(Update: According to an article in the New York Times, the Allen vs. American Apparel lawsuit settled on the court room steps this morning for $5 Million.)
The trial for Woody Allen’s lawsuit against American Apparel is scheduled to start today, May 18, 2009, in New York.
Why is Woody Allen Upset?
American Apparel used still images of Woody Allen from the film Annie Hall on billboards located in New York City and Los Angeles and in internet advertisements. In the image, Allen is in full Hasidic Jewish attire and has a full mustache and beard. The billboard includes a Yiddish phrase translated to mean “The Holy Rebbe” and the words “American Apparel”.
American Apparel did not seek Allen’s permission prior to posting the billboards. As a result, Allen filed a lawsuit against American Apparel in the Southern District of New York federal court.
Allen’s lawsuit includes a claim under Sections 50 and 51 of the Civil Rights Law of the State of New York which allows you to sue someone who uses your name, portrait, picture or voice in New York for advertising purposes without your permission. The lawsuit also includes a claim under Section 43(a) of the Lanham Act which allows you to sue if someone falsely implies you endorse a product or service.
Is the Billboard a Commercial Use of Allen’s Persona
The outcome of the court battle will focus on whether American Apparel’s true intent behind the billboard was to advertise its goods or to parody Mr. Allen.

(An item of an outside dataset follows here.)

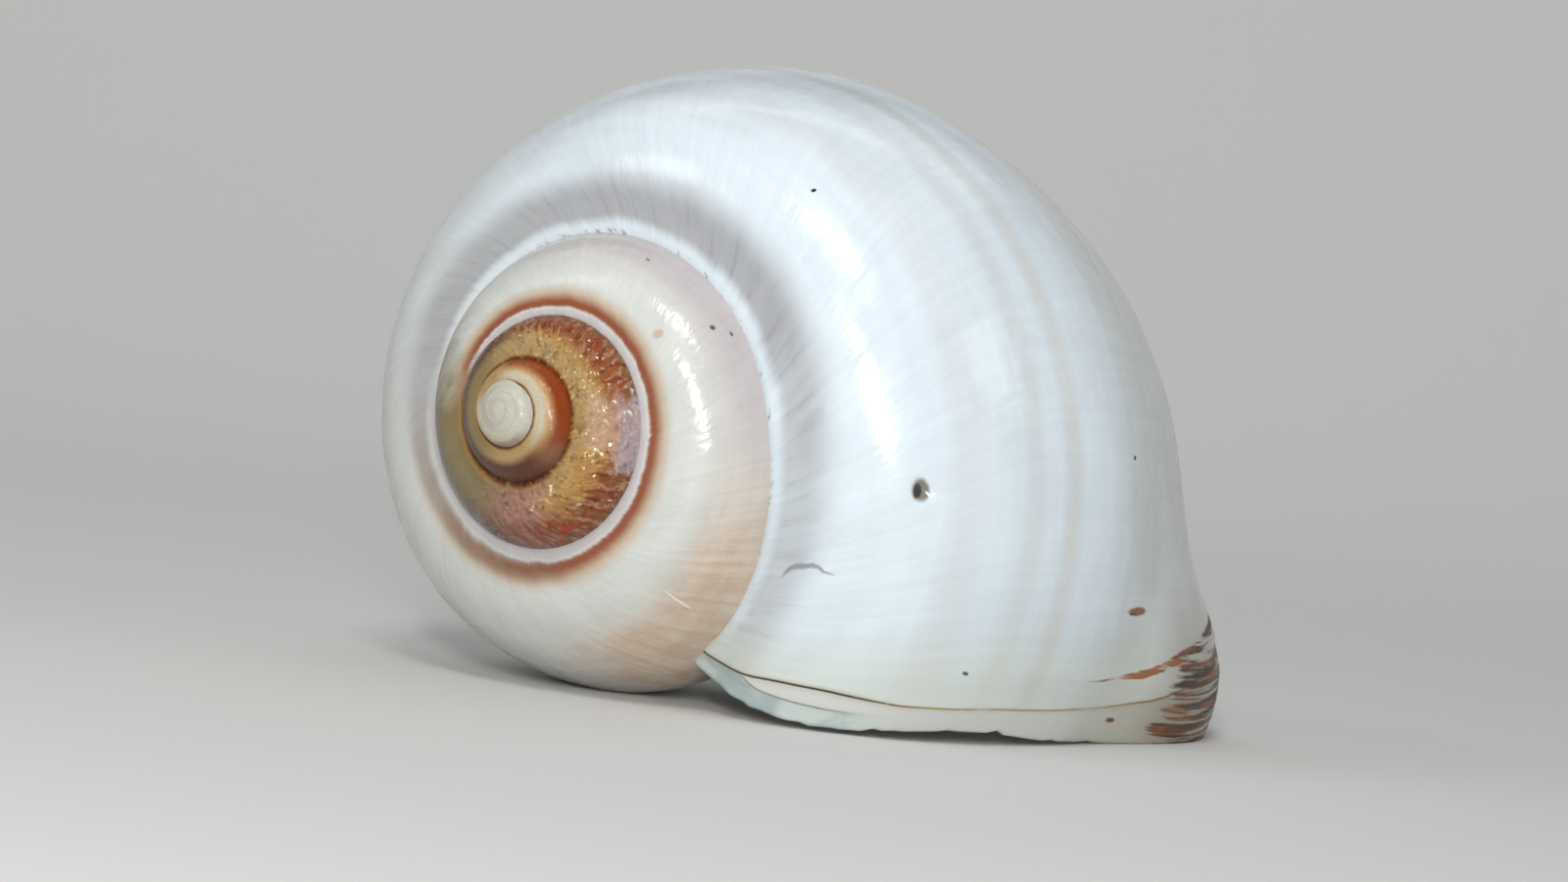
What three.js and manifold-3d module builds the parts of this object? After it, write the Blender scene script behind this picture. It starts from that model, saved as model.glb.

American Apparel CEO Dov Charney argues that the billboard did not have a commercial purpose and is a parody. At trial, he plans to explain how the use of the image from the Annie Hall film makes a social statement and addresses social issues. If the court accepts that argument, the American Apparel billboard could be deemed a permissible parody protected by the First Amendment – regardless of the lack of consent from Allen.
In its documents filed by the court, American Apparel says “It strains the imagination to identify what ‘commercial transaction’ is proposed . . . The images do not feature or refer to any of American Apparel’s products, and so do not offer anything for sale.”
Personally, I do not have to strain my imagination too much to see how a consumer could interpret the billboard as an advertisement. American Apparel is known for its avant-garde advertising style. I have certainly seen progressive commercial advertisements that do not prominently feature or mention the product or service they are advertising.
Not a Smart Move by American Apparel
Even if American Apparel meant for the billboard to be a non-commercial parody, plastering Woody Allen’s face on a billboard just isn’t a smart move for someone who doesn’t want to wile away many hours at the center of a litigation proceeding.
One of the top questions to ask yourself when evaluating the risk of using someone’s material or persona without permission is whether the person has previously objected to similar uses of his material. It is a good bet that someone who has been aggressive in protecting his rights in the past will continue to be aggressive in protecting his rights in the future.
Without even doing any research, I am aware of two lawsuits filed by Woody Allen relating to the unauthorized use of his images in a commercial context. There are probably more Allen lawsuits out there.
American Apparel is not a fledgling operation struggling to finance its “creativity” with personal loans and credit card debt. It is a publicly traded company with a cadre of experienced attorneys at its disposal. One conversation with his legal team should have told American Apparel CEO Dov Charney that Allen would not be a happy camper when he saw the billboards and that a lawsuit might be a consequence of the billboard campaign.
Similarities to the Naked Cowboy Case
The Allen case reminds me of the Naked Cowboy case about which I also blogged. Robert Burck, better known as the Naked Cowboy, is a street performer who sings while accompanying himself on a white guitar. He wears a white cowboy hat, white cowboy boots, white briefs, and nothing else.
Burck sued Mars, the company that manufactures M&M candy after it posted a Times Square billboard featuring an animated blue M&M playing a white guitar and wearing an outfit similar to Burck’s.
Like Allen’s current case, Burck’s case was also before the Southern District of New York federal court. And like Allen’s current case, Burck’s claims included a Section 50/51 right of publicity claim and a Lanham Act false endorsement claim.
Burck lost his right of publicity claim because Mars did not use an actual photograph or likeness of Burck. Instead, they dressed up an M&M like him. There’s no Section 50/51 protection for evoking aspects of a fictional character you play.
The court allowed Burck’s Lanham Act Section 43(a) false endorsement claim to continue. As part of that claim, Burck alleged that consumers seeing the advertisement might incorrectly conclude that Burck had endorsed M&M candy. According to the court, Burck’s allegation was plausible and merited a hearing at a trial.
Ultimately, Burck and Mars settled the lawsuit without a trial. The parties did not publicly disclose the terms of the settlement.